It Takes Two to Tangle
It's inevitable. You will get into disagreements with your teen. And because teens are governed by their emotions, as we have previously identified, these disagreements will often manifest themselves verbally: yelling, screaming, hurling epithets, etc.
Think of a tug-of-war with you on one end and your teen on the other. Each side pulls and struggles, gaining an inch here or an inch there until one or both parties end up in the mud. There's another, better way to end a tug-of-war. You simply let go of the rope. Without the other person, there is no tug... and no war.
What we're talking about here is the silent treatment. It's a quick and simple remedy to the argumentative teenager. And silence makes anyone uncomfortable, especially teenagers. This is particularly effective when teens are at their worst - swearing, yelling, threatening to move out, etc.
The reason this works has to do with how the brain operates during and after a verbal confrontation. While an argument is in progress, there is little time for reflection in the teenage brain; it's all emotion, all the time. However, after the argument passes, the brain tends to replay the conflict and assess it by "reviewing the tape." If there is only one voice on the tape - the teen's - the reflective part of the brain stands a chance of learning from it. However, if your voice is on that tape, too, chances are the teen will think himself or herself justified in the argument and nothing will be learned.

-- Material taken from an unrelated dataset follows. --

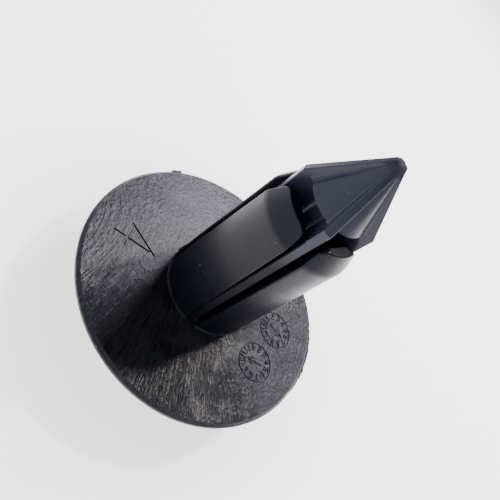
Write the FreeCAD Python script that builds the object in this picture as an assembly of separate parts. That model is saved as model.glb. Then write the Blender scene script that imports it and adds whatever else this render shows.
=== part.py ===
import FreeCAD, Part
import math
import os

# A two-piece push rivet for thin panels, in millimetres.
# +Z runs along the shank to the tip, and z = 0 is the flange face that seats on the panel.
# The pin is drawn as supplied: raised, with the legs closed.

# Flange of the grommet
flange_radius = 11.12
flange_thickness = 1.90
rim_thickness = 0.78
rim_front_bevel = 0.25
rim_back_bevel = 0.25
gate_angle = -132.0
gate_width = 0.90
gate_reach = 0.22

# Shank of the grommet: four legs
grip_radius = 4.05
grip_length = 3.0
leg_draft = 0.13
shoulder_height = 11.85
shoulder_round = 1.0
leg_length = 13.5
ramp_inset = 0.68
leg_end_wall = 0.70
leg_wall = 1.45
leg_edge_round = 0.12
root_bevel = 0.12

# Slots between the legs
slot_width_root = 1.05
slot_width_end = 1.50
slot_mouth_round = 0.60

# Pads inside the legs, which the pin's core spreads
pad_height = 0.55
pad_ramp = 1.6
pad_length = 2.1
mouth_depth = 0.70

# Pin: head and core
head_radius = 5.5
head_thickness = 1.10
head_bevel = 0.30
head_clearance = 0.25
push_travel = 4.0
running_gap = 0.10
core_step = 0.90
core_nose = 1.30
neck_radius = 1.45

# Pin: ribs
rib_count = 4
rib_inset = 0.72
rib_side_gap = 0.195
rib_end_gap = 0.27

# Pin: tip
tip_gap = 1.10
tip_length = 4.92
tip_inset = 0.11
tip_rib_end_width = 0.50
valley_round = 0.35
valley_round_end = 0.03
valley_room_share = 0.9
nose_radius = 0.53
nose_face_inset = 0.09
nose_round = 0.25
rib_edge_bevel = 0.06

# Notches in the recess wall, to pry the head out
notch_count = 2
notch_angle = 45.0
notch_width = 3.2
notch_reach = 1.0
notch_depth = 0.70
notch_land = 0.15

# Worked out from the sizes above
back_z = -flange_thickness
recess_z = back_z + head_thickness
recess_radius = head_radius + head_clearance
back_flat_radius = recess_radius + notch_reach + notch_land
head_top_z = recess_z - push_travel
head_face_z = head_top_z - head_thickness
shoulder_radius = grip_radius - leg_draft
leg_end_radius = shoulder_radius - ramp_inset
bore_radius = grip_radius - leg_wall
pad_radius = bore_radius - pad_height
mouth_radius = leg_end_radius - leg_end_wall
pad_stop_z = leg_length - mouth_depth
pad_full_z = pad_stop_z - pad_length
pad_start_z = pad_full_z - pad_ramp
leg_foot_z = recess_z / 2
rib_radius = grip_radius - rib_inset
opening_reach = rib_radius + rib_end_gap
rib_thickness = slot_width_root - 2 * rib_side_gap
tip_base_radius = mouth_radius - tip_inset
tip_base_z = leg_length + tip_gap
nose_z = tip_base_z + tip_length
nose_face_radius = nose_radius - nose_face_inset
upper_core_radius = bore_radius - running_gap
lower_core_radius = pad_radius - running_gap
upper_core_z = pad_start_z - push_travel - core_step
lower_core_z = pad_stop_z - push_travel
slot_pitch = 360.0 / rib_count
over = 1.0
fine = 0.0001


def vec(x, y, z):
    return FreeCAD.Vector(x, y, z)


def outline(corners):
    """Closed wire in the XZ plane from corners (x, z, size): a size above zero rounds the corner to
    that radius, and one below zero bevels it by that much along both sides."""
    count = len(corners)
    starts = []
    mids = []
    ends = []
    for i in range(count):
        x, z, size = corners[i]
        here = vec(x, 0, z)
        before = vec(corners[i - 1][0], 0, corners[i - 1][1])
        after = vec(corners[(i + 1) % count][0], 0, corners[(i + 1) % count][1])
        to_before = (before - here).normalize()
        to_after = (after - here).normalize()
        middle = None
        back = -size
        if size > 0:
            half = to_before.getAngle(to_after) / 2
            inward = (to_before + to_after).normalize()
            middle = here + inward * (size / math.sin(half) - size)
            back = size / math.tan(half)
        starts.append(here + to_before * back)
        mids.append(middle)
        ends.append(here + to_after * back)
    edges = []
    for i in range(count):
        following = starts[(i + 1) % count]
        if mids[i] is not None:
            edges.append(Part.Arc(starts[i], mids[i], ends[i]).toShape())
        elif starts[i].distanceToPoint(ends[i]) > fine:
            edges.append(Part.LineSegment(starts[i], ends[i]).toShape())
        if ends[i].distanceToPoint(following) > fine:
            edges.append(Part.LineSegment(ends[i], following).toShape())
    return Part.Wire(edges)


def turned(corners):
    """Solid of revolution about Z from corners (radius, z, size)."""
    return Part.Face(outline(corners)).revolve(vec(0, 0, 0), vec(0, 0, 1), 360)


def around(shape, count, start=0.0):
    """Copies of a shape about Z, evenly spaced."""
    copies = []
    for i in range(count):
        copy = shape.copy()
        copy.rotate(vec(0, 0, 0), vec(0, 0, 1), start + i * 360.0 / count)
        copies.append(copy)
    return copies


def middle_of(edge):
    point = edge.valueAt((edge.FirstParameter + edge.LastParameter) / 2)
    return point, math.hypot(point.x, point.y)


def flange():
    """Thin disc, thicker at the middle, with a recess for the head and a cross-shaped opening."""
    disc = turned([
        (0, back_z, 0),
        (back_flat_radius, back_z, 0),
        (flange_radius, -rim_thickness, -rim_back_bevel),
        (flange_radius, 0, -rim_front_bevel),
        (0, 0, 0),
    ])
    depth = flange_thickness + 2 * over
    recess = Part.makeCylinder(recess_radius, head_thickness + over, vec(0, 0, back_z - over))
    notch = Part.makeBox(notch_width, recess_radius + notch_reach, notch_depth + over,
                         vec(-notch_width / 2, 0, back_z - over))
    bore = Part.makeCylinder(bore_radius, depth, vec(0, 0, back_z - over))
    arm = Part.makeBox(opening_reach, slot_width_root, depth,
                       vec(0, -slot_width_root / 2, back_z - over))
    cutters = [recess, bore]
    cutters += around(notch, notch_count, notch_angle)
    cutters += around(arm, rib_count)
    return disc.cut(cutters)


def gate_mark():
    """Trimmed stub left on the rim where the plastic ran in."""
    depth = rim_thickness - rim_front_bevel - rim_back_bevel
    stub = Part.makeBox(over + gate_reach, gate_width, depth,
                        vec(flange_radius - over, -gate_width / 2, -rim_front_bevel - depth))
    stub.rotate(vec(0, 0, 0), vec(0, 0, 1), gate_angle)
    return stub


def shank_form():
    """Outer form of the shank: a straight grip, a slight draft, then the lead-in ramp."""
    ramp_slope = ramp_inset / (leg_length - shoulder_height)
    return turned([
        (0, leg_foot_z, 0),
        (grip_radius, leg_foot_z, 0),
        (grip_radius, grip_length, 0),
        (shoulder_radius, shoulder_height, shoulder_round),
        (leg_end_radius - ramp_slope * over, leg_length + over, 0),
        (0, leg_length + over, 0),
    ])


def bore_form():
    """Space between the legs: straight, then narrow at the pads, with a flared mouth."""
    return turned([
        (0, leg_foot_z - over, 0),
        (bore_radius, leg_foot_z - over, 0),
        (bore_radius, pad_start_z, 0),
        (pad_radius, pad_full_z, 0),
        (pad_radius, pad_stop_z, 0),
        (mouth_radius, leg_length, 0),
        (mouth_radius, leg_length + over, 0),
        (0, leg_length + over, 0),
    ])


def beside_slot():
    """Room for the legs on one side of the slot along X; the corner at the end is rounded."""
    reach = grip_radius + over
    face = Part.Face(outline([
        (slot_width_root / 2, leg_foot_z, 0),
        (reach, leg_foot_z, 0),
        (reach, leg_length, 0),
        (slot_width_end / 2, leg_length, slot_mouth_round),
    ]))
    face.rotate(vec(0, 0, 0), vec(0, 0, 1), 90)
    face.translate(vec(-reach, 0, 0))
    return face.extrude(vec(2 * reach, 0, 0))


def leg():
    """One leg of the shank, between two slots, with its outer edges rounded."""
    side = beside_slot()
    middle = math.radians(slot_pitch / 2)
    other_side = side.mirror(vec(0, 0, 0), vec(math.sin(middle), -math.cos(middle), 0))
    body = shank_form().common(side).common(other_side).cut(bore_form()).Solids[0]
    inner_limit = leg_end_radius - leg_end_wall / 2
    rounded = []
    for edge in body.Edges:
        point, radius = middle_of(edge)
        rises = abs(edge.Vertexes[0].Z - edge.Vertexes[-1].Z) > fine
        at_end = point.z > leg_length - fine
        if radius > inner_limit and (rises or at_end):
            rounded.append(edge)
    return body.makeFillet(leg_edge_round, rounded)


def grommet():
    """Flange and legs, moulded as one."""
    body = flange().fuse(around(leg(), rib_count) + [gate_mark()]).removeSplitter().Solids[0]
    roots = []
    for edge in body.Edges:
        point, radius = middle_of(edge)
        if abs(point.z) < fine and abs(radius - grip_radius) < fine:
            roots.append(edge)
    return body.makeChamfer(root_bevel, roots)


def head():
    """Flat round head that the finished rivet is pushed in by."""
    return turned([
        (0, head_face_z, 0),
        (head_radius, head_face_z, -head_bevel),
        (head_radius, head_top_z, 0),
        (0, head_top_z, 0),
    ])


def core():
    """Core of the pin: thick under the head, thinner between the pads, then the neck."""
    foot_z = head_top_z - head_thickness / 2
    return turned([
        (0, foot_z, 0),
        (upper_core_radius, foot_z, 0),
        (upper_core_radius, upper_core_z, 0),
        (lower_core_radius, upper_core_z + core_step, 0),
        (lower_core_radius, lower_core_z, 0),
        (neck_radius, lower_core_z + core_nose, 0),
        (neck_radius, tip_base_z + neck_radius, 0),
        (0, tip_base_z + neck_radius, 0),
    ])


def ribs():
    """Ribs that run in the slots, from the head to the back of the tip."""
    half = rib_thickness / 2
    section = Part.Face(outline([
        (0, -half, 0),
        (rib_radius, -half, -rib_edge_bevel),
        (rib_radius, half, -rib_edge_bevel),
        (0, half, 0),
    ]))
    section.rotate(vec(0, 0, 0), vec(1, 0, 0), 90)
    section.translate(vec(0, 0, head_top_z))
    return around(section.extrude(vec(0, 0, tip_base_z - head_top_z)), rib_count)


def tip_section(height, reach, width, face_radius, valley, bevel):
    """Closed wire across the tip: ribs about a round body, with rounded valleys between them."""
    half = width / 2
    slope = math.sin(math.radians(slot_pitch / 2))
    room = (face_radius * slope - half) / (1 - slope)
    valley = min(valley, valley_room_share * room)
    centre = vec(math.sqrt((face_radius + valley) ** 2 - (half + valley) ** 2), half + valley, 0)
    low = centre * (face_radius / (face_radius + valley))
    high = vec(centre.x, half, 0)
    middle = centre + (low + high - centre * 2).normalize() * valley
    shoulder = vec(reach - bevel, half, 0)
    corner = vec(reach, half - bevel, 0)
    upper = [high, shoulder, corner]
    lower = [vec(point.x, -point.y, 0) for point in [low, middle] + upper]
    crest = FreeCAD.Rotation(vec(0, 0, 1), slot_pitch / 2).multVec(vec(face_radius, 0, 0))
    following = FreeCAD.Rotation(vec(0, 0, 1), slot_pitch).multVec(lower[0])
    edges = [
        Part.Arc(lower[0], lower[1], lower[2]).toShape(),
        Part.LineSegment(lower[2], lower[3]).toShape(),
        Part.LineSegment(lower[3], lower[4]).toShape(),
        Part.LineSegment(lower[4], corner).toShape(),
        Part.LineSegment(corner, shoulder).toShape(),
        Part.LineSegment(shoulder, high).toShape(),
        Part.Arc(high, middle, low).toShape(),
        Part.Arc(low, crest, following).toShape(),
    ]
    all_edges = []
    for i in range(rib_count):
        for edge in edges:
            all_edges += around(edge, 1, i * slot_pitch)
    wire = Part.Wire(all_edges)
    wire.translate(vec(0, 0, height))
    return wire


def nose_section(angle):
    """Section of the tip where the nose's rounding has turned by an angle, from 0 to 90 degrees."""
    turn = math.radians(angle)
    shrink = 1 - nose_round * (1 - math.cos(turn)) / nose_radius
    return tip_section(nose_z - nose_round * (1 - math.sin(turn)), nose_radius * shrink,
                       tip_rib_end_width * shrink, nose_face_radius * shrink,
                       valley_round_end * shrink, rib_edge_bevel * shrink)


def tip():
    """Pointed tip: cone faces between tapering ribs, with a flat back and a rounded nose."""
    base = tip_section(tip_base_z, rib_radius, rib_thickness, tip_base_radius, valley_round,
                       rib_edge_bevel)
    return Part.makeLoft([base, nose_section(0), nose_section(45), nose_section(90)], True, True)


def pin():
    """Head, core, ribs and tip, moulded as one."""
    body = core().fuse([head(), tip()] + ribs())
    return body.removeSplitter().Solids[0]


os.makedirs("parts", exist_ok=True)
nodes = {"grommet": grommet(), "pin": pin()}
for name, shape in nodes.items():
    print(name, len(shape.Solids), "solid, valid", shape.isValid(), "volume", round(shape.Volume, 2))
    shape.exportStep("parts/" + name + ".step")
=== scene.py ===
import math

import bmesh
import bpy
from mathutils import Matrix, Vector, kdtree, noise


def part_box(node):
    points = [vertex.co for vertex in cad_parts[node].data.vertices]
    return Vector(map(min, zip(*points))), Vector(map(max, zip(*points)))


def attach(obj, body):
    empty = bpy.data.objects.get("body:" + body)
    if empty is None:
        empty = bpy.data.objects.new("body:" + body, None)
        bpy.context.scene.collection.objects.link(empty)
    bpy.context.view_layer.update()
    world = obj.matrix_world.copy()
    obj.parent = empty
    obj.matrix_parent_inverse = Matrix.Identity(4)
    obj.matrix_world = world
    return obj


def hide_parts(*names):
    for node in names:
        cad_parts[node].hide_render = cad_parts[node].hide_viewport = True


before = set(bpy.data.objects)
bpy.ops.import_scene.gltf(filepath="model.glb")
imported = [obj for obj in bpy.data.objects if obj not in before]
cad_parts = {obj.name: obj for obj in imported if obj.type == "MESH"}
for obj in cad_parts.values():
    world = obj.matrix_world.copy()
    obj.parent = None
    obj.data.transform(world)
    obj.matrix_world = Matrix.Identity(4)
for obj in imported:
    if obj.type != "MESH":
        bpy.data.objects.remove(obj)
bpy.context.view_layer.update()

MM = 0.001

# The photograph's viewpoint, in the part's own frame (degrees, millimetres and pixels)
FRAME_PIXELS = 500
SENSOR_MM = 36.0
CAMERA_AZIMUTH = -19.67
CAMERA_ELEVATION = 48.69
CAMERA_DISTANCE = 41.2
CAMERA_AIM = (0.659, 0.111, 8.0)
CAMERA_ROLL = 57.49
CAMERA_FOCAL_PIXELS = 492.2
CAMERA_CENTRE_OFFSET = (21.95, 3.80)
CAMERA_CLIP = 1.0

# Round lamps: name, azimuth and elevation (degrees), size (millimetres), radiance and colour
LAMP_DISTANCE = 260
LAMPS = (
    ("sun", 151, 59, 18, 1100.0, (1.0, 0.91, 0.88)),
    ("key", 172, 48, 70, 60.0, (0.89, 0.86, 1.0)),
    ("top", -100, 65, 50, 4.0, (1.0, 1.0, 1.0)),
    ("bounce", 99, 16, 130, 1.6, (1.0, 1.0, 1.0)),
)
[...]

Although it is simple to understand, the silent treatment isn't easy to implement. While teens are governed by their passions and adults tend to be more rational, it doesn't mean we are devoid of emotions altogether. Far from it! This is why it is so tempting to let the emotions fly in an argument with an adolescent. After all, we have more experience and wisdom. We've been teenagers and graduated to adulthood. And there is a ninety-percent chance we're right and our teen is wrong. So it's understandable why we'd want to "let 'er rip." But if we do, though we may win the argument (in our minds, anyway) in the short term, we stand to lose the war in the long term by building a wall between us and our child, brick by argumentative brick.